• [REQUIRED TASK]:
In the listing below, find the line that contains "if empty is" and the line that contains "for node in". Quote both and every line between them, exactly, and nothing more.

• [DATASET EXCERPT]:
####################

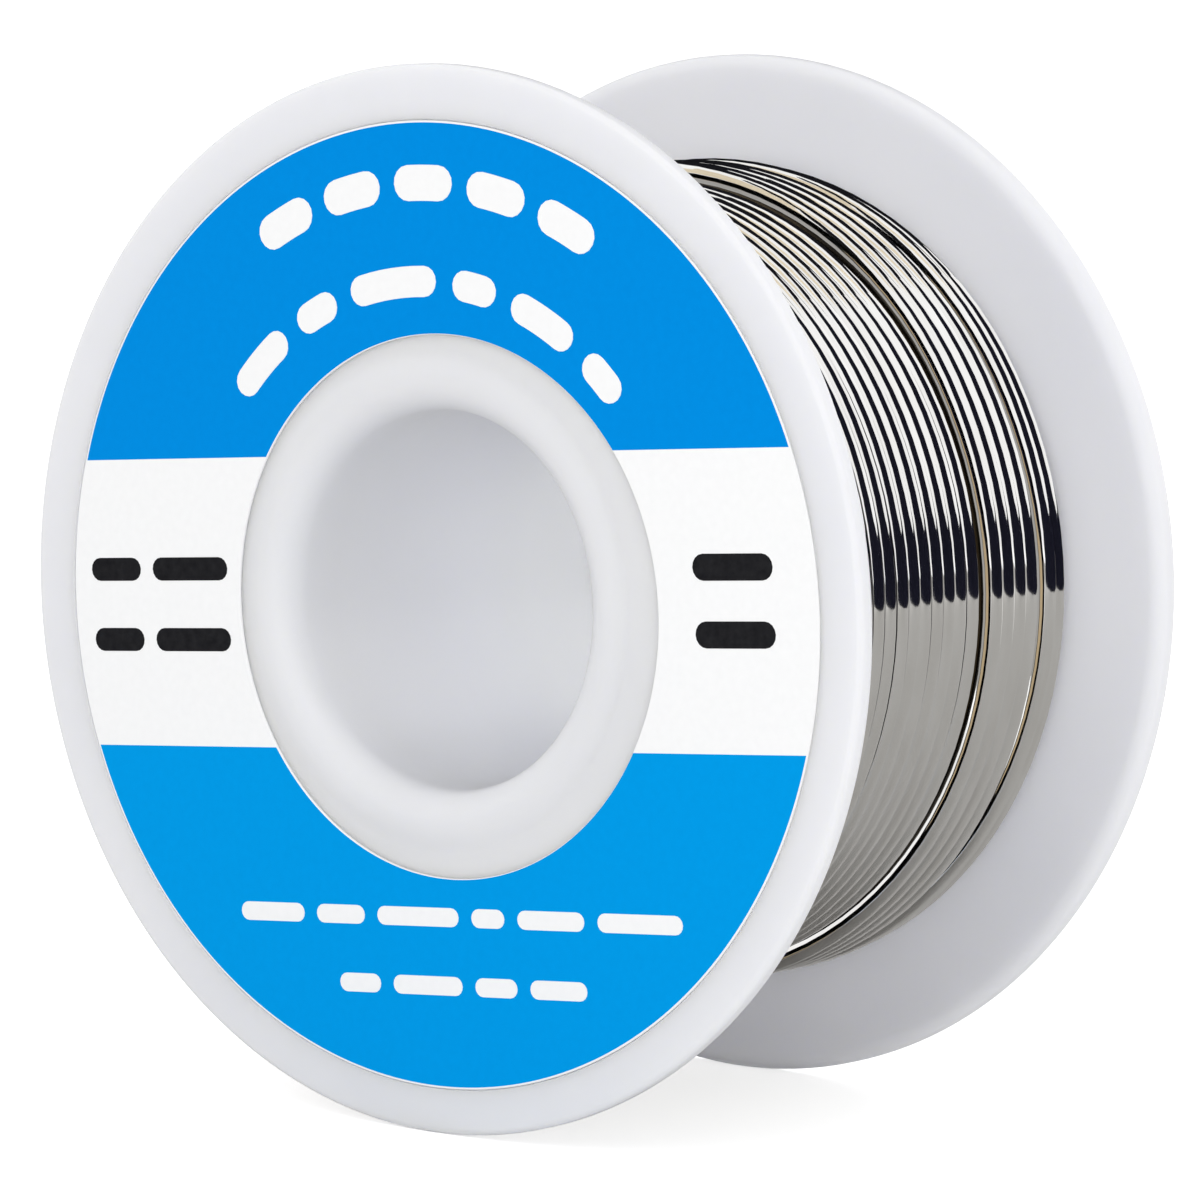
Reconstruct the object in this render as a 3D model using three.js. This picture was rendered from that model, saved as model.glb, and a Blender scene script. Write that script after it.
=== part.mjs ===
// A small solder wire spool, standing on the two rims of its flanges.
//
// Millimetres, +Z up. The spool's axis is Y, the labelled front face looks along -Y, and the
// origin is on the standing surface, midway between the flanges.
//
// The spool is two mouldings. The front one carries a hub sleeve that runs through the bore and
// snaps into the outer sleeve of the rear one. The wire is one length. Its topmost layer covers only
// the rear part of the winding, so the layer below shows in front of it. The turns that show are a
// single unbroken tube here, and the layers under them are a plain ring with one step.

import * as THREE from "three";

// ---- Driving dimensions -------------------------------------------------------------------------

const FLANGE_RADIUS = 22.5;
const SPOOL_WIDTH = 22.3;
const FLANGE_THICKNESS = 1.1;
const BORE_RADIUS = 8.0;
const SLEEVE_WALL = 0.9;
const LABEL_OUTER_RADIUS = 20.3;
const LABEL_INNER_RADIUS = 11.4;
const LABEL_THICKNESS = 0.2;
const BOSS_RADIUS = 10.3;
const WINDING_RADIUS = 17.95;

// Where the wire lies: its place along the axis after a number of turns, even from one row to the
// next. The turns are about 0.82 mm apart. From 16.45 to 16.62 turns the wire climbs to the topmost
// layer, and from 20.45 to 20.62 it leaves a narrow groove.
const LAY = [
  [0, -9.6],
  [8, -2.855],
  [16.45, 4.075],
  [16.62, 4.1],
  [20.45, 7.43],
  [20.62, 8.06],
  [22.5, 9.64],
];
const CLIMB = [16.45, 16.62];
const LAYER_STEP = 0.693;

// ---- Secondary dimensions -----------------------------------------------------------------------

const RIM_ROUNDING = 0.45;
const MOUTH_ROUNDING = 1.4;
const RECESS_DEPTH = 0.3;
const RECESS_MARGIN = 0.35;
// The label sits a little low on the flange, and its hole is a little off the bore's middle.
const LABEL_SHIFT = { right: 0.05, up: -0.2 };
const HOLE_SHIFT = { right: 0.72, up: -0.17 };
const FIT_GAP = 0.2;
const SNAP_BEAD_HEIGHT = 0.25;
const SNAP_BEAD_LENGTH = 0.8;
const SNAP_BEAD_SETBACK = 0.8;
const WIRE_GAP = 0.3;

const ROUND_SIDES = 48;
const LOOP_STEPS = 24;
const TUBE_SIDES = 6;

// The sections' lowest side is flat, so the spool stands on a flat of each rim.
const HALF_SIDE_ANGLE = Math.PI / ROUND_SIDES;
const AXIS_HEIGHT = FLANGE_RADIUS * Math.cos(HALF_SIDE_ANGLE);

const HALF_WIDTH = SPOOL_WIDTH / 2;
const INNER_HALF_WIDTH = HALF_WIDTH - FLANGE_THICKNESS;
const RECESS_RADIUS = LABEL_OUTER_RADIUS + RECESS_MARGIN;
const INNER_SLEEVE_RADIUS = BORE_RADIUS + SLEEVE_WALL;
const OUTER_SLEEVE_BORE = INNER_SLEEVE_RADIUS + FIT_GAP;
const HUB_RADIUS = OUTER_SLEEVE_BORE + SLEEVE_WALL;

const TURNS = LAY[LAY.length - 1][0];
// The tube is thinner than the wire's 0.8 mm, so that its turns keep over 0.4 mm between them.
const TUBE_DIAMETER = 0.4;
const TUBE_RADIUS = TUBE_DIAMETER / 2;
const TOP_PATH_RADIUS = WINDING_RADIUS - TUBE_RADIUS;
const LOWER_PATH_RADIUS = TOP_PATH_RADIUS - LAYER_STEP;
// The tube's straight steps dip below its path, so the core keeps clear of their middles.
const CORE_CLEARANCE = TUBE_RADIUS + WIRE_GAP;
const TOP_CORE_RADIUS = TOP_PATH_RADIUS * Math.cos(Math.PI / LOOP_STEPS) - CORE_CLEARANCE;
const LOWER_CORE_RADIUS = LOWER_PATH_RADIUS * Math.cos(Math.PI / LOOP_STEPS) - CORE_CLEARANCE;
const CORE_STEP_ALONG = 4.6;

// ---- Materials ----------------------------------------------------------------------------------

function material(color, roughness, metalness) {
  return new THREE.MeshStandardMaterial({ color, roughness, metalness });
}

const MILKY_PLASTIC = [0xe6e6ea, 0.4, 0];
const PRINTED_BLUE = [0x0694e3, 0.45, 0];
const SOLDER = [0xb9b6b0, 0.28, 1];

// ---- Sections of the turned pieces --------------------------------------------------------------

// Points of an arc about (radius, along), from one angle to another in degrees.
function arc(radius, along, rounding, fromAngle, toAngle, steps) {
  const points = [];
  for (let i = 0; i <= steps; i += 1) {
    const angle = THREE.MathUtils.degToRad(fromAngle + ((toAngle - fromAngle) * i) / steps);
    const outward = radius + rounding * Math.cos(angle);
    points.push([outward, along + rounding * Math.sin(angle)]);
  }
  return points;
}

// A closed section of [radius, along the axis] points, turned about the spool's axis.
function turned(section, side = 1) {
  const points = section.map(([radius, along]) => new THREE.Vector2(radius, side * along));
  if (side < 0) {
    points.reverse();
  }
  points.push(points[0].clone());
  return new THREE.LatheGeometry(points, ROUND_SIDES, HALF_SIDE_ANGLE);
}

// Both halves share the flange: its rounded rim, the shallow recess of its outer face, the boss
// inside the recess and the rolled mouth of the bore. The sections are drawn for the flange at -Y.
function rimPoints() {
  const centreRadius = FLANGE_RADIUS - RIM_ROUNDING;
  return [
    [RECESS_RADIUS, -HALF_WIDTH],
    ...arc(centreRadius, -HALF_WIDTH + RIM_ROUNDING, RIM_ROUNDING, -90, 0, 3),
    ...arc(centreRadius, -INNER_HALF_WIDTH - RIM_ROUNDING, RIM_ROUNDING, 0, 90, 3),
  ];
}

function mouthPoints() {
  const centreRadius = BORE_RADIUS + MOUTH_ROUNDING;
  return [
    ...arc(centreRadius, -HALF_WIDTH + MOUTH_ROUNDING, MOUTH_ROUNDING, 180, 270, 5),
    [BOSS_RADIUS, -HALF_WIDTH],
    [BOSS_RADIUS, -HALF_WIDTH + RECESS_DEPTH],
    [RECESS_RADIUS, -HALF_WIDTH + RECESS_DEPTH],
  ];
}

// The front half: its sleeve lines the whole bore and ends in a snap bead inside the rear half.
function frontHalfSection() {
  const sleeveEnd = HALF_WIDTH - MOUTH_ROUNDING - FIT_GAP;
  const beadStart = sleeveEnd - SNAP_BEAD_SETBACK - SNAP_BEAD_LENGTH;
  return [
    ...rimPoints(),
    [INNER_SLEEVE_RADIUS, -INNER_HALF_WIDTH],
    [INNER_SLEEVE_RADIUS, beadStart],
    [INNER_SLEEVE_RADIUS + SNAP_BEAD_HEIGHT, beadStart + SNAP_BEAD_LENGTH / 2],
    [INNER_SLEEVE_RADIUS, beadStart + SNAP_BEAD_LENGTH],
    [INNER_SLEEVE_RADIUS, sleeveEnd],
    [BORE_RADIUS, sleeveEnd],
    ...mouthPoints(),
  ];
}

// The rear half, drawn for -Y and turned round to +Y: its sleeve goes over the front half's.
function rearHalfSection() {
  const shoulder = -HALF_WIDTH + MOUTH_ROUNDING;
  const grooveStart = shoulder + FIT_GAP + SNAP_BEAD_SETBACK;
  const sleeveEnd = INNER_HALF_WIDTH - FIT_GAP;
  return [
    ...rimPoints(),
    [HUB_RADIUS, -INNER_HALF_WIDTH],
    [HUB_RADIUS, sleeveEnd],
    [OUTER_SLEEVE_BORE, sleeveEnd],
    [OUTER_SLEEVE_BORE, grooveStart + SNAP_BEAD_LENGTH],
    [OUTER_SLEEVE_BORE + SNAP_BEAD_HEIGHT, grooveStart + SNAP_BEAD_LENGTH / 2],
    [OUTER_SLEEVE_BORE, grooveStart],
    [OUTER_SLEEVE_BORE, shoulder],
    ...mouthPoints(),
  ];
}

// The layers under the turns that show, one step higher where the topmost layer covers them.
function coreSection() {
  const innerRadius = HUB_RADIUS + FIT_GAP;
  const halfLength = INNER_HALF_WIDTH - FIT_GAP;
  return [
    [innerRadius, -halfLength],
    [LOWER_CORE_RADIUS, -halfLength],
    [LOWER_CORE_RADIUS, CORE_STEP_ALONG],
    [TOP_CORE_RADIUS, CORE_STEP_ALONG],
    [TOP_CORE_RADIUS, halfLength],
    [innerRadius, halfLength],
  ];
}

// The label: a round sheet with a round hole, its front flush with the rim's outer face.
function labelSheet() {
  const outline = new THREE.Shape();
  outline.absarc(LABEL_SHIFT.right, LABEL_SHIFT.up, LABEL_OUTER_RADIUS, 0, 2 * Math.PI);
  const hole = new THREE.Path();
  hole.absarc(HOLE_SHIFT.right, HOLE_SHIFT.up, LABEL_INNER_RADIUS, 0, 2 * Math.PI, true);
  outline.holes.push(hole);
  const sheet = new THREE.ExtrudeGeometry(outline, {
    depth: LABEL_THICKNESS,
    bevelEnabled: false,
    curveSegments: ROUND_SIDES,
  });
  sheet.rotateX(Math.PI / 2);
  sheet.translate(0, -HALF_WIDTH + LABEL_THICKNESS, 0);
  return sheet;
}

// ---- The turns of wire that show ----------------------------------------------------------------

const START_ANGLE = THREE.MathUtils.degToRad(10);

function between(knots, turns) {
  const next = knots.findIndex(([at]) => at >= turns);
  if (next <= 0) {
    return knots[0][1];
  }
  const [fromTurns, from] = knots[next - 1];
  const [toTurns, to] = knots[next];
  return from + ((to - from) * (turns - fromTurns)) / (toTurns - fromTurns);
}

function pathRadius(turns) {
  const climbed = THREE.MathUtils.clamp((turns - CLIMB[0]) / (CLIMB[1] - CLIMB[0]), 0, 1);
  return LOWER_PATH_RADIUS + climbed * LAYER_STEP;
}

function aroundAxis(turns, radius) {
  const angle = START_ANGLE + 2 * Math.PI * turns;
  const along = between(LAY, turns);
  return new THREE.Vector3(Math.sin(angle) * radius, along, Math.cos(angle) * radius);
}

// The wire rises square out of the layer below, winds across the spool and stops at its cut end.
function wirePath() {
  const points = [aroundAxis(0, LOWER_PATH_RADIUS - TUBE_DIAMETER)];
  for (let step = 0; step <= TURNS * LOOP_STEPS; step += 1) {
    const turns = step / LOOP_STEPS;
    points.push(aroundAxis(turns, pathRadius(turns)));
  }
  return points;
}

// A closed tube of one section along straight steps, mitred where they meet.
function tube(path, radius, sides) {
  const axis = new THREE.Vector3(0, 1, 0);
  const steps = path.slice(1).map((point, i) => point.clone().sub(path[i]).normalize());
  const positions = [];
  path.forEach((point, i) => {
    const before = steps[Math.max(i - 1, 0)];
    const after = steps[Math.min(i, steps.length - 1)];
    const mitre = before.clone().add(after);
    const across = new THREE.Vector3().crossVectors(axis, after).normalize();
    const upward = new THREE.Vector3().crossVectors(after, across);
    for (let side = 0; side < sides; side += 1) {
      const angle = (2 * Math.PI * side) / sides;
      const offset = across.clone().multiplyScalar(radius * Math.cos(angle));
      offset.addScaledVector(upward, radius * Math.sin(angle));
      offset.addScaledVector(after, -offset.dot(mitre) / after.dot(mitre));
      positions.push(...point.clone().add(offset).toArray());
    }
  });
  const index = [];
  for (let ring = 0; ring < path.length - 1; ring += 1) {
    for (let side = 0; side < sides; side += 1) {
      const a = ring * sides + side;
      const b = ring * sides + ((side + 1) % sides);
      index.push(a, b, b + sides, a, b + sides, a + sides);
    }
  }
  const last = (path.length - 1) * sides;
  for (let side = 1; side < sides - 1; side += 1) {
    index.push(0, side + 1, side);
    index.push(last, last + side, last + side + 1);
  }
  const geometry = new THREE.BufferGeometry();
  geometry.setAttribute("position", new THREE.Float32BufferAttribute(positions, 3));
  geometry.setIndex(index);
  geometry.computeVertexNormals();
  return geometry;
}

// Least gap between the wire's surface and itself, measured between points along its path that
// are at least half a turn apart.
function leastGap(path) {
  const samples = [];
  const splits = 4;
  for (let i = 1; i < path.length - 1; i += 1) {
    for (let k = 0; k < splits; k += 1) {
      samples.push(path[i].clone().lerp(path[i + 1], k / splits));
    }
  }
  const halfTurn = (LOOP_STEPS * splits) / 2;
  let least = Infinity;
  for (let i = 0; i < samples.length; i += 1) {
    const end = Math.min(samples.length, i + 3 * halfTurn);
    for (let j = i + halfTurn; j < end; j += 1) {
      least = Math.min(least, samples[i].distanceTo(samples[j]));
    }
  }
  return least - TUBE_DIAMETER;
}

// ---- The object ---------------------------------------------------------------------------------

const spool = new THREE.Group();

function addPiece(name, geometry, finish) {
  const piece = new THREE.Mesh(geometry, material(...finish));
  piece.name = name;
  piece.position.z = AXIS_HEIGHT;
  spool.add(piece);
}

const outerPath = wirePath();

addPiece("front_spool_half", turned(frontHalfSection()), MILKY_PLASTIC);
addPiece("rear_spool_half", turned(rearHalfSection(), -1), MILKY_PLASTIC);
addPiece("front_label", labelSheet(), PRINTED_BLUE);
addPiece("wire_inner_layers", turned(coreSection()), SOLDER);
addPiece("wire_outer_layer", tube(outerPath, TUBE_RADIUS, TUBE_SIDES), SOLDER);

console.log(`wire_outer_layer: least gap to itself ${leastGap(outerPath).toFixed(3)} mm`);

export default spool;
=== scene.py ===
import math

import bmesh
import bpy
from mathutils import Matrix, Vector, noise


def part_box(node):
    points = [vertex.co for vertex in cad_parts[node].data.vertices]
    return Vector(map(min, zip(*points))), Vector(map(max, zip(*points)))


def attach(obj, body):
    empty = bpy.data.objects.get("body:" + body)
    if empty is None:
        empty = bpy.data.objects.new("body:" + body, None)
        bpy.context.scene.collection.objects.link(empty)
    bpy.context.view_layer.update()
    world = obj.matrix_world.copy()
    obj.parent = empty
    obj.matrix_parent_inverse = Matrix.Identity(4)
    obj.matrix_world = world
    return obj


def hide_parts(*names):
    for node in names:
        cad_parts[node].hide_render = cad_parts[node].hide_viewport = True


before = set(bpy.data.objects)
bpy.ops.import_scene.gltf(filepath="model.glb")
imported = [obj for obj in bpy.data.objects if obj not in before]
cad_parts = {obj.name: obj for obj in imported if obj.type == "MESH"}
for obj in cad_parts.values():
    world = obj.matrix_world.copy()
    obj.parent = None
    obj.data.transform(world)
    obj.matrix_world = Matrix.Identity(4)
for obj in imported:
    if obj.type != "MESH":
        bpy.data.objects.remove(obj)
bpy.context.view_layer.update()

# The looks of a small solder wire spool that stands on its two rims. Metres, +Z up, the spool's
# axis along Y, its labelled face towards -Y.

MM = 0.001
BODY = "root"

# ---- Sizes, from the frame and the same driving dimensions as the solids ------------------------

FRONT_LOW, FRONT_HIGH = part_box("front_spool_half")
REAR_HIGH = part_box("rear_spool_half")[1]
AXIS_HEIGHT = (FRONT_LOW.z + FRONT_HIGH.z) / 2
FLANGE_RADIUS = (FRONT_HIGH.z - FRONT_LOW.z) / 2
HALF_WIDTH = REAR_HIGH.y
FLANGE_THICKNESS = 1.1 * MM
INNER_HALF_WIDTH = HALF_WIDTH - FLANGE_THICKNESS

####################

• [RESPONSE FOR THIS EXERCISE]:
    if empty is None:
        empty = bpy.data.objects.new("body:" + body, None)
        bpy.context.scene.collection.objects.link(empty)
    bpy.context.view_layer.update()
    world = obj.matrix_world.copy()
    obj.parent = empty
    obj.matrix_parent_inverse = Matrix.Identity(4)
    obj.matrix_world = world
    return obj


def hide_parts(*names):
    for node in names:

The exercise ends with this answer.